▸ Task to carry out: Your task is to copy the listing exactly, with the pictures left out.

▸ Records provided:
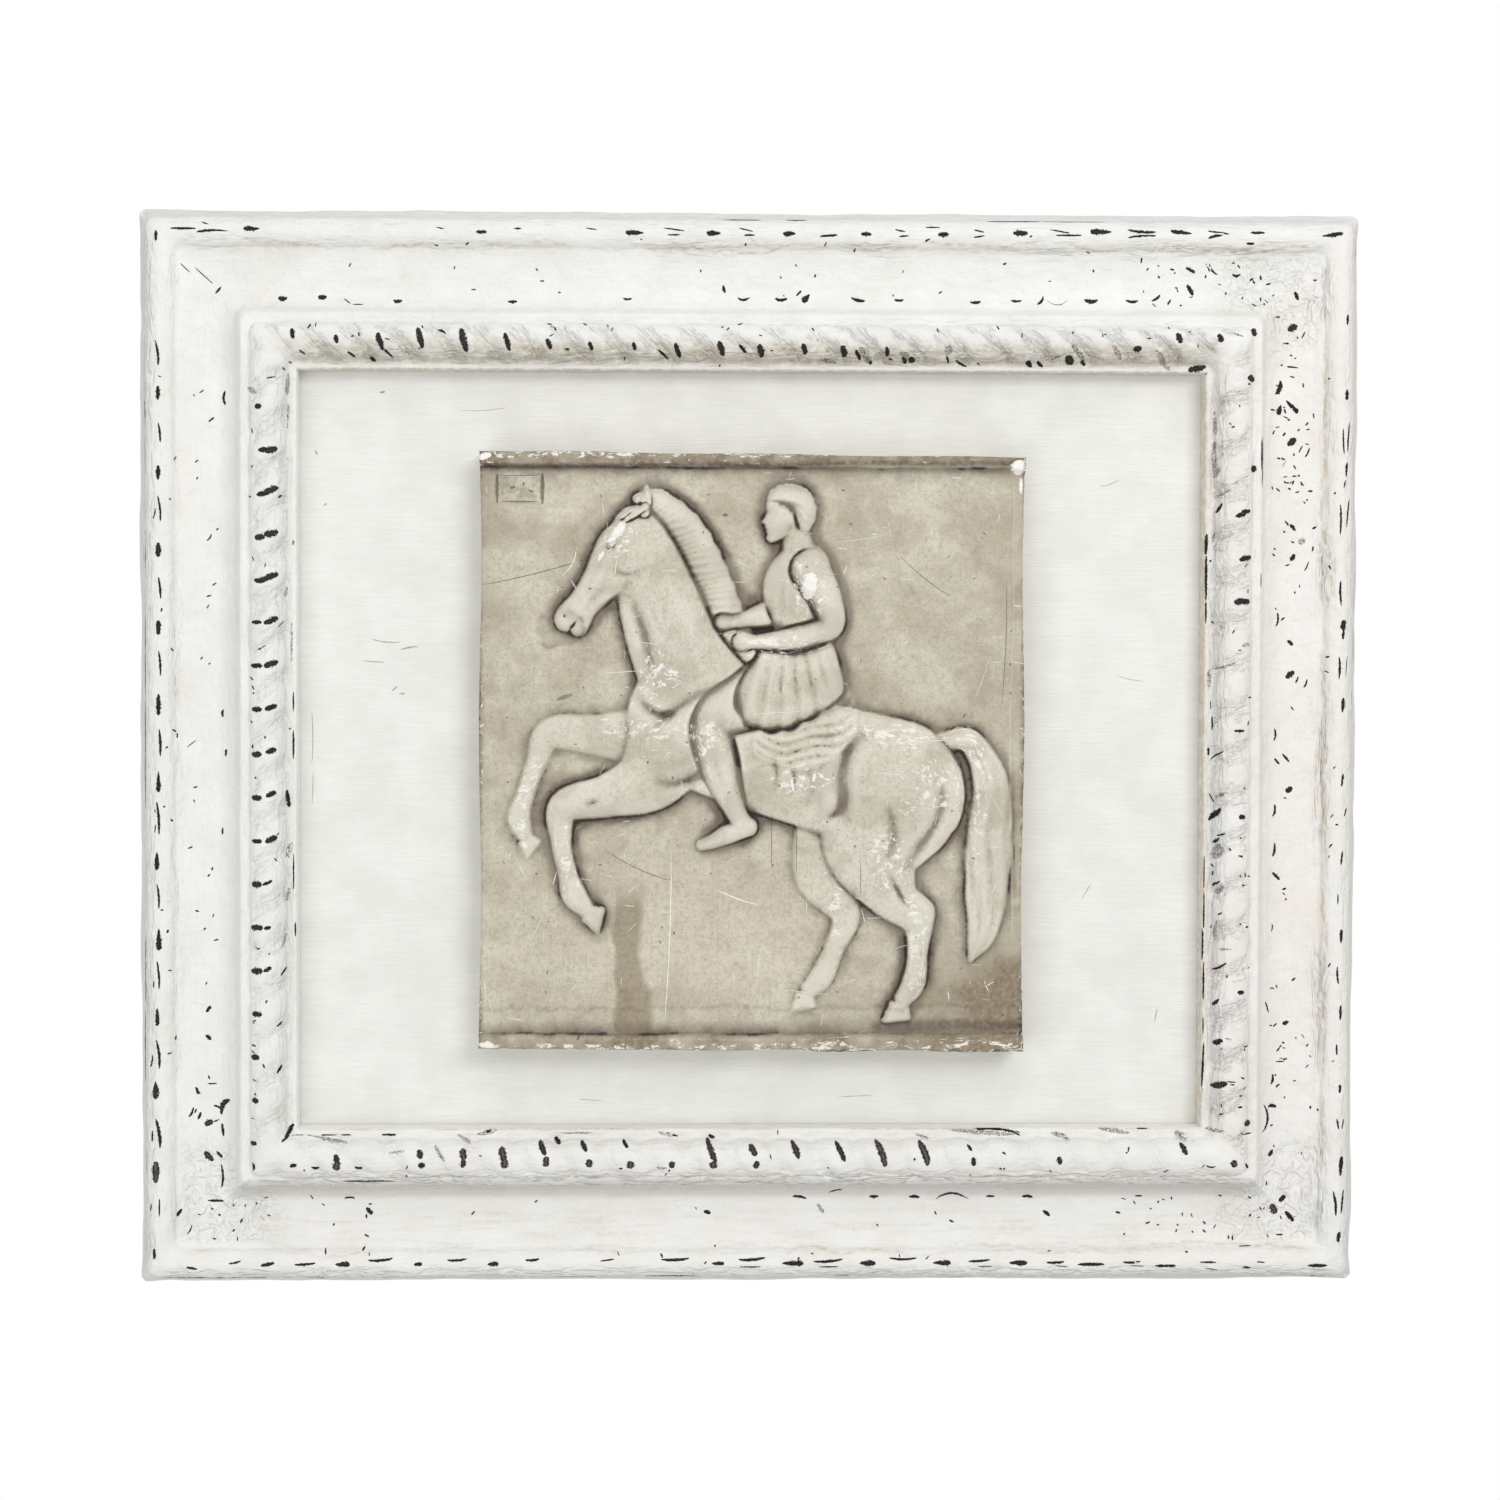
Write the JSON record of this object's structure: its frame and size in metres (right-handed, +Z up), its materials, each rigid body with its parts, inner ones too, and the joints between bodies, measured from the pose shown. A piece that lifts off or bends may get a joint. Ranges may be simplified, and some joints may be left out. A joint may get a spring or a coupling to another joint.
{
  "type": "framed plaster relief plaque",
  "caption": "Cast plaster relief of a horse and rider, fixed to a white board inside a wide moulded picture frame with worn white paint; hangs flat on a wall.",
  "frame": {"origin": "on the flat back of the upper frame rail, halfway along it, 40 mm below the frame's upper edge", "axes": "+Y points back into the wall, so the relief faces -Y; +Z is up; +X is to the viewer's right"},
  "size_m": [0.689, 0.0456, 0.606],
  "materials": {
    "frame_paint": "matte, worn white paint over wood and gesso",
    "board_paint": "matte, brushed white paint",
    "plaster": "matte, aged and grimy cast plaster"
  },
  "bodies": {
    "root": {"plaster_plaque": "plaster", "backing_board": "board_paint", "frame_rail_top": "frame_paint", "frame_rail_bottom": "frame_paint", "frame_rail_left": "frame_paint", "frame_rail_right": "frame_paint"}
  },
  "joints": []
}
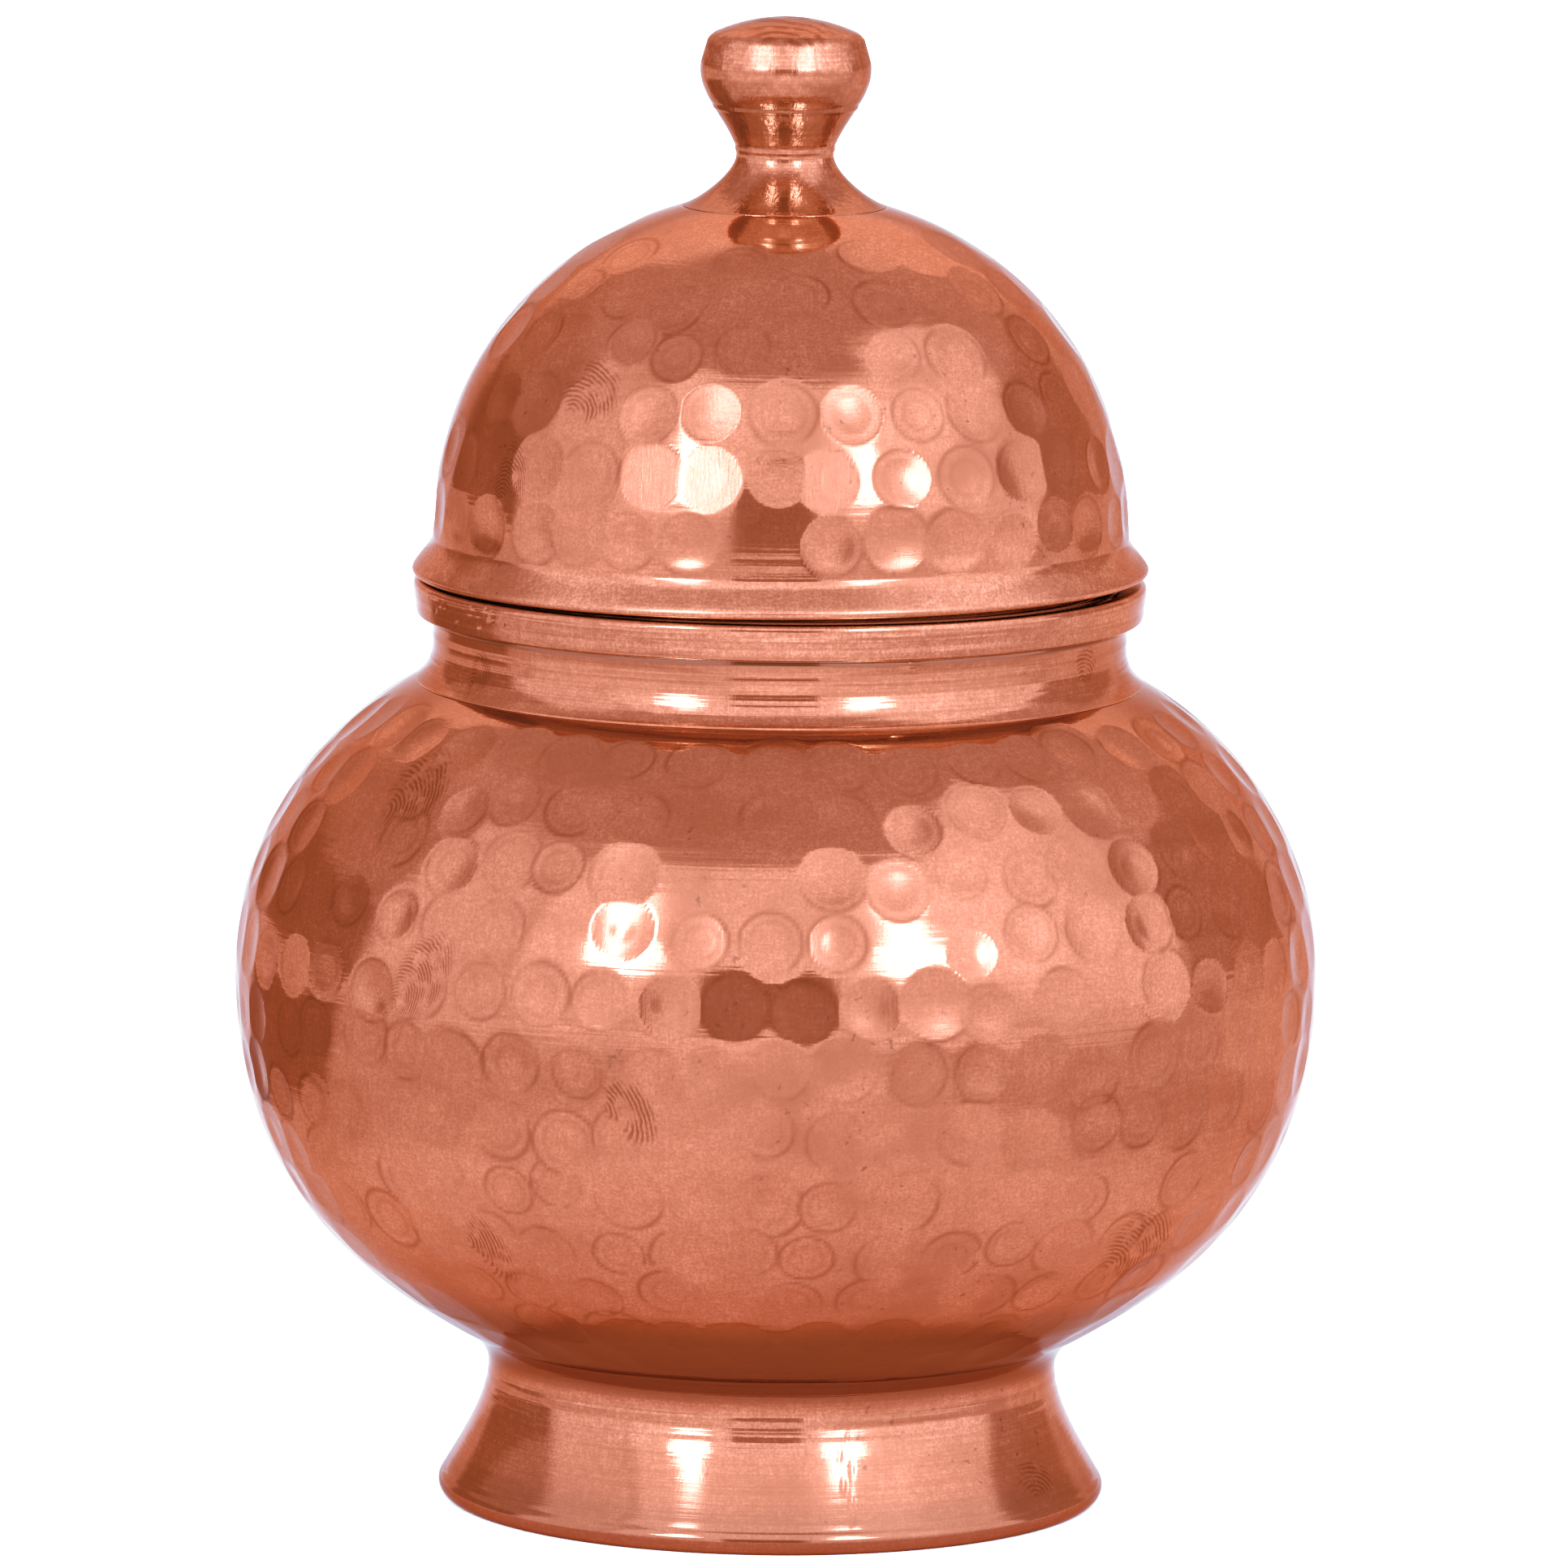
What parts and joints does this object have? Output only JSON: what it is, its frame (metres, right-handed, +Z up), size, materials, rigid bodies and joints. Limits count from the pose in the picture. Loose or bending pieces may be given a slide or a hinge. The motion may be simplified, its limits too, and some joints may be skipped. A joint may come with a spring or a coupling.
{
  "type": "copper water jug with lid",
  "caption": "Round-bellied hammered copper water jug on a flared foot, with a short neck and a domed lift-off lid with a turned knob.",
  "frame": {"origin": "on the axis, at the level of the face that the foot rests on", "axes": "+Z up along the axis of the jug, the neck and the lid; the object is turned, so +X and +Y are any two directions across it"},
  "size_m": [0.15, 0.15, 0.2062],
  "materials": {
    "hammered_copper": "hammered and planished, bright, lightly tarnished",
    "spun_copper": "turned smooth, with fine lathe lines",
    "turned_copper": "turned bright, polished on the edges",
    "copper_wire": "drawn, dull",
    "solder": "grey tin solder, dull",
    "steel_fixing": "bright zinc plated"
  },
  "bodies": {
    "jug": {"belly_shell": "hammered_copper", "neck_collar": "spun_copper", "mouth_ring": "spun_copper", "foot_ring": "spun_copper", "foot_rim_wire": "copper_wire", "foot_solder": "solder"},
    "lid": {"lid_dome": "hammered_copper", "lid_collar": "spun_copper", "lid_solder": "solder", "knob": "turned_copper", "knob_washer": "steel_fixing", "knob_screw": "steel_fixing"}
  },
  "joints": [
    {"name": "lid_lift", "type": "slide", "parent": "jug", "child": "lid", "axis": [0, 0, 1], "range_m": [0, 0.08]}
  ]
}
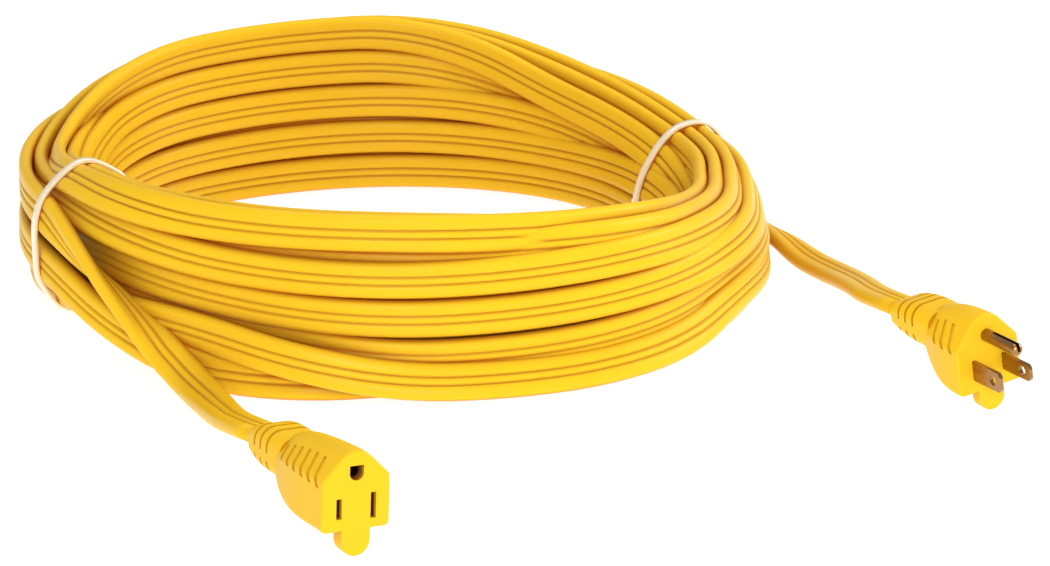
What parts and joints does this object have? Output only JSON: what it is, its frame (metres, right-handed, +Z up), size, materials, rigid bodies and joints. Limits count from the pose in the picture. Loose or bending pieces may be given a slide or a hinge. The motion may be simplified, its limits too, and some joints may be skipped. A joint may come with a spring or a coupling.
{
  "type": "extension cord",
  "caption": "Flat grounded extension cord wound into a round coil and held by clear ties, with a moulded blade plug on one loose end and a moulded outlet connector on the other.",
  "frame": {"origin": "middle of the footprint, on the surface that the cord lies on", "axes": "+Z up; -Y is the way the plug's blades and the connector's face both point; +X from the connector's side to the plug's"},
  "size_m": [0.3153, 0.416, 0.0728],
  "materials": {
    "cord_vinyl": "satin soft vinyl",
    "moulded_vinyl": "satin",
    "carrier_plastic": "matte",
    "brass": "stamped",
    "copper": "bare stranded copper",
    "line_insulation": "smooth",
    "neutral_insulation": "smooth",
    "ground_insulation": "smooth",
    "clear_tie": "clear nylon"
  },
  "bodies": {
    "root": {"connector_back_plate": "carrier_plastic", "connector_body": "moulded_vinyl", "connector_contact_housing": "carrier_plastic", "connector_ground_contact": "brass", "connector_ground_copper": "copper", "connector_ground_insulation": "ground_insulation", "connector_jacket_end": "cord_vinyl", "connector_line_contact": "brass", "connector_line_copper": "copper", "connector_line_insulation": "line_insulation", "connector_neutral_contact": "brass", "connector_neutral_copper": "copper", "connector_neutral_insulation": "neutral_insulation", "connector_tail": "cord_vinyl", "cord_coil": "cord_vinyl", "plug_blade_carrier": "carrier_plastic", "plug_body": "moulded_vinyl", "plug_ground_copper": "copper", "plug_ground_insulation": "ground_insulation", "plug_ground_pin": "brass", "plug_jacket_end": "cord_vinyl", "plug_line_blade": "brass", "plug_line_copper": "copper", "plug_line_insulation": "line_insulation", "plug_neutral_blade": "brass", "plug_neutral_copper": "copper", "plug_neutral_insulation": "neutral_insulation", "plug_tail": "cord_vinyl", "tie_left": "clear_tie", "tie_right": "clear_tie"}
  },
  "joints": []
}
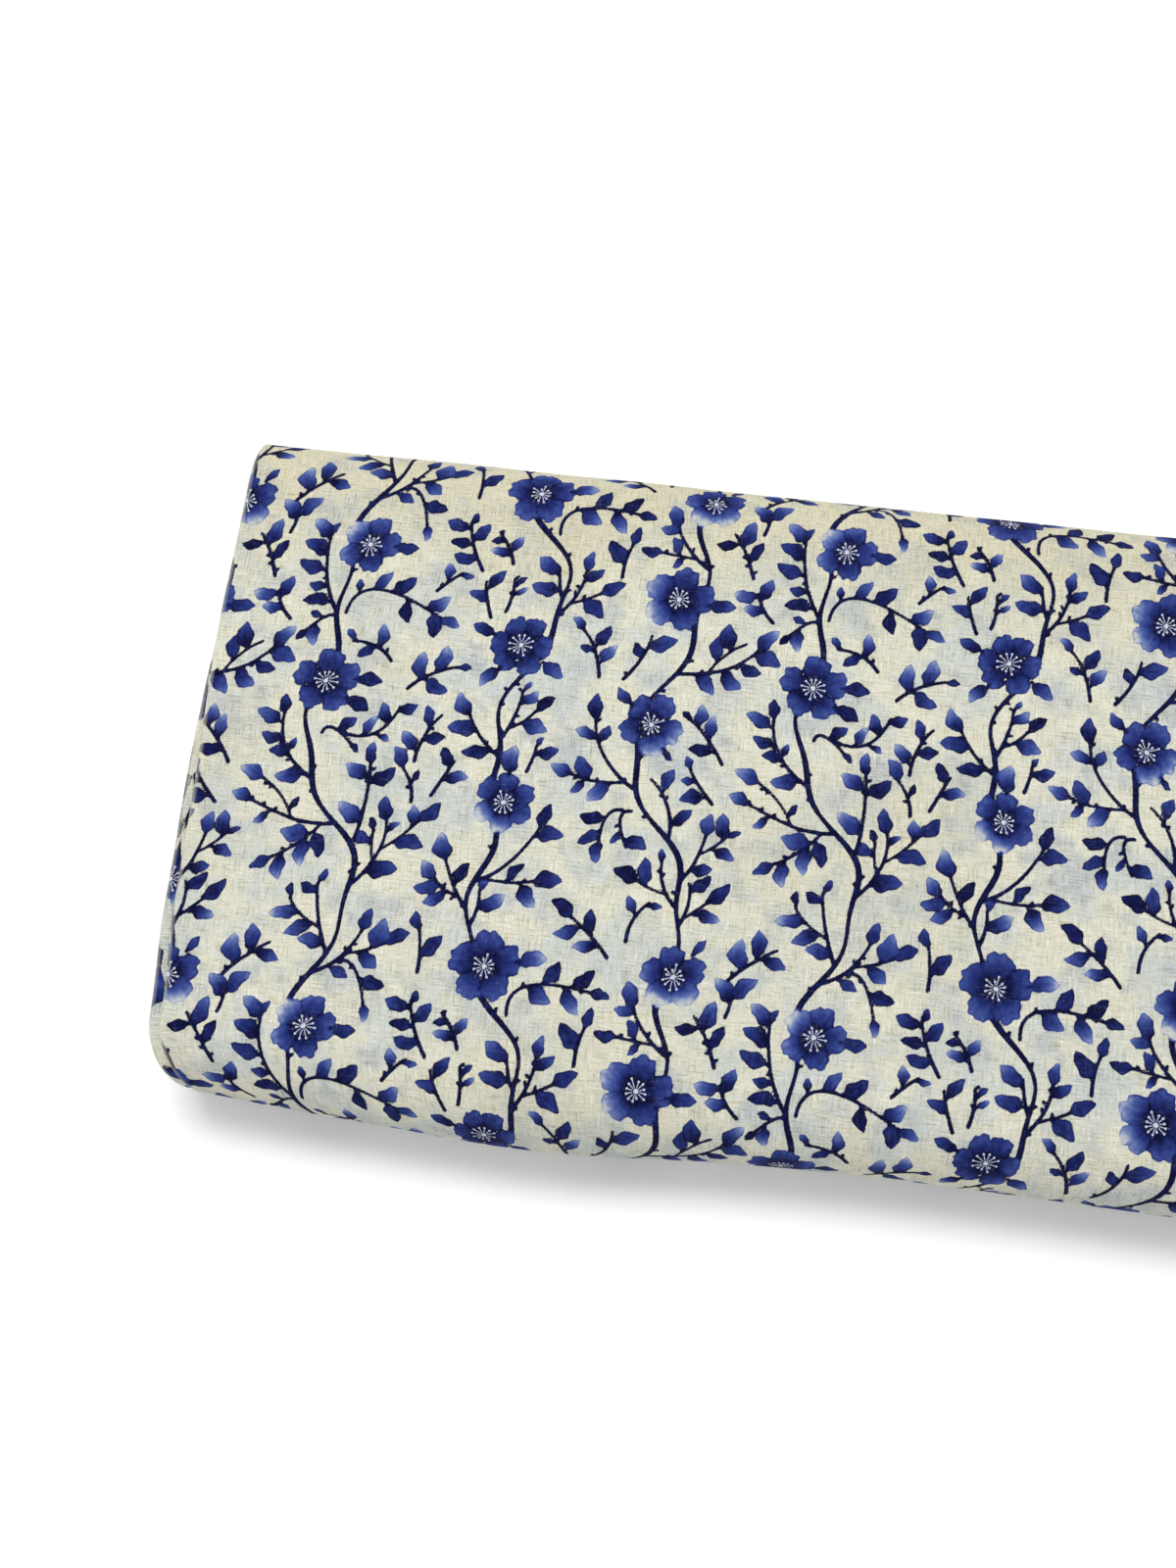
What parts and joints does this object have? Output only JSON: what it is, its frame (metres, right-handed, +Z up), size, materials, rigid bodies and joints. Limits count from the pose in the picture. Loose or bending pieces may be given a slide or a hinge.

▸ Reply to the task:
Write the JSON record of this object's structure: its frame and size in metres (right-handed, +Z up), its materials, each rigid body with its parts, inner ones too, and the joints between bodies, measured from the pose shown. A piece that lifts off or bends may get a joint. Ranges may be simplified, and some joints may be left out. A joint may get a spring or a coupling to another joint.
{
  "type": "framed plaster relief plaque",
  "caption": "Cast plaster relief of a horse and rider, fixed to a white board inside a wide moulded picture frame with worn white paint; hangs flat on a wall.",
  "frame": {"origin": "on the flat back of the upper frame rail, halfway along it, 40 mm below the frame's upper edge", "axes": "+Y points back into the wall, so the relief faces -Y; +Z is up; +X is to the viewer's right"},
  "size_m": [0.689, 0.0456, 0.606],
  "materials": {
    "frame_paint": "matte, worn white paint over wood and gesso",
    "board_paint": "matte, brushed white paint",
    "plaster": "matte, aged and grimy cast plaster"
  },
  "bodies": {
    "root": {"plaster_plaque": "plaster", "backing_board": "board_paint", "frame_rail_top": "frame_paint", "frame_rail_bottom": "frame_paint", "frame_rail_left": "frame_paint", "frame_rail_right": "frame_paint"}
  },
  "joints": []
}
What parts and joints does this object have? Output only JSON: what it is, its frame (metres, right-handed, +Z up), size, materials, rigid bodies and joints. Limits count from the pose in the picture. Loose or bending pieces may be given a slide or a hinge. The motion may be simplified, its limits too, and some joints may be skipped. A joint may come with a spring or a coupling.
{
  "type": "copper water jug with lid",
  "caption": "Round-bellied hammered copper water jug on a flared foot, with a short neck and a domed lift-off lid with a turned knob.",
  "frame": {"origin": "on the axis, at the level of the face that the foot rests on", "axes": "+Z up along the axis of the jug, the neck and the lid; the object is turned, so +X and +Y are any two directions across it"},
  "size_m": [0.15, 0.15, 0.2062],
  "materials": {
    "hammered_copper": "hammered and planished, bright, lightly tarnished",
    "spun_copper": "turned smooth, with fine lathe lines",
    "turned_copper": "turned bright, polished on the edges",
    "copper_wire": "drawn, dull",
    "solder": "grey tin solder, dull",
    "steel_fixing": "bright zinc plated"
  },
  "bodies": {
    "jug": {"belly_shell": "hammered_copper", "neck_collar": "spun_copper", "mouth_ring": "spun_copper", "foot_ring": "spun_copper", "foot_rim_wire": "copper_wire", "foot_solder": "solder"},
    "lid": {"lid_dome": "hammered_copper", "lid_collar": "spun_copper", "lid_solder": "solder", "knob": "turned_copper", "knob_washer": "steel_fixing", "knob_screw": "steel_fixing"}
  },
  "joints": [
    {"name": "lid_lift", "type": "slide", "parent": "jug", "child": "lid", "axis": [0, 0, 1], "range_m": [0, 0.08]}
  ]
}
What parts and joints does this object have? Output only JSON: what it is, its frame (metres, right-handed, +Z up), size, materials, rigid bodies and joints. Limits count from the pose in the picture. Loose or bending pieces may be given a slide or a hinge. The motion may be simplified, its limits too, and some joints may be skipped. A joint may come with a spring or a coupling.
{
  "type": "extension cord",
  "caption": "Flat grounded extension cord wound into a round coil and held by clear ties, with a moulded blade plug on one loose end and a moulded outlet connector on the other.",
  "frame": {"origin": "middle of the footprint, on the surface that the cord lies on", "axes": "+Z up; -Y is the way the plug's blades and the connector's face both point; +X from the connector's side to the plug's"},
  "size_m": [0.3153, 0.416, 0.0728],
  "materials": {
    "cord_vinyl": "satin soft vinyl",
    "moulded_vinyl": "satin",
    "carrier_plastic": "matte",
    "brass": "stamped",
    "copper": "bare stranded copper",
    "line_insulation": "smooth",
    "neutral_insulation": "smooth",
    "ground_insulation": "smooth",
    "clear_tie": "clear nylon"
  },
  "bodies": {
    "root": {"connector_back_plate": "carrier_plastic", "connector_body": "moulded_vinyl", "connector_contact_housing": "carrier_plastic", "connector_ground_contact": "brass", "connector_ground_copper": "copper", "connector_ground_insulation": "ground_insulation", "connector_jacket_end": "cord_vinyl", "connector_line_contact": "brass", "connector_line_copper": "copper", "connector_line_insulation": "line_insulation", "connector_neutral_contact": "brass", "connector_neutral_copper": "copper", "connector_neutral_insulation": "neutral_insulation", "connector_tail": "cord_vinyl", "cord_coil": "cord_vinyl", "plug_blade_carrier": "carrier_plastic", "plug_body": "moulded_vinyl", "plug_ground_copper": "copper", "plug_ground_insulation": "ground_insulation", "plug_ground_pin": "brass", "plug_jacket_end": "cord_vinyl", "plug_line_blade": "brass", "plug_line_copper": "copper", "plug_line_insulation": "line_insulation", "plug_neutral_blade": "brass", "plug_neutral_copper": "copper", "plug_neutral_insulation": "neutral_insulation", "plug_tail": "cord_vinyl", "tie_left": "clear_tie", "tie_right": "clear_tie"}
  },
  "joints": []
}
What parts and joints does this object have? Output only JSON: what it is, its frame (metres, right-handed, +Z up), size, materials, rigid bodies and joints. Limits count from the pose in the picture. Loose or bending pieces may be given a slide or a hinge.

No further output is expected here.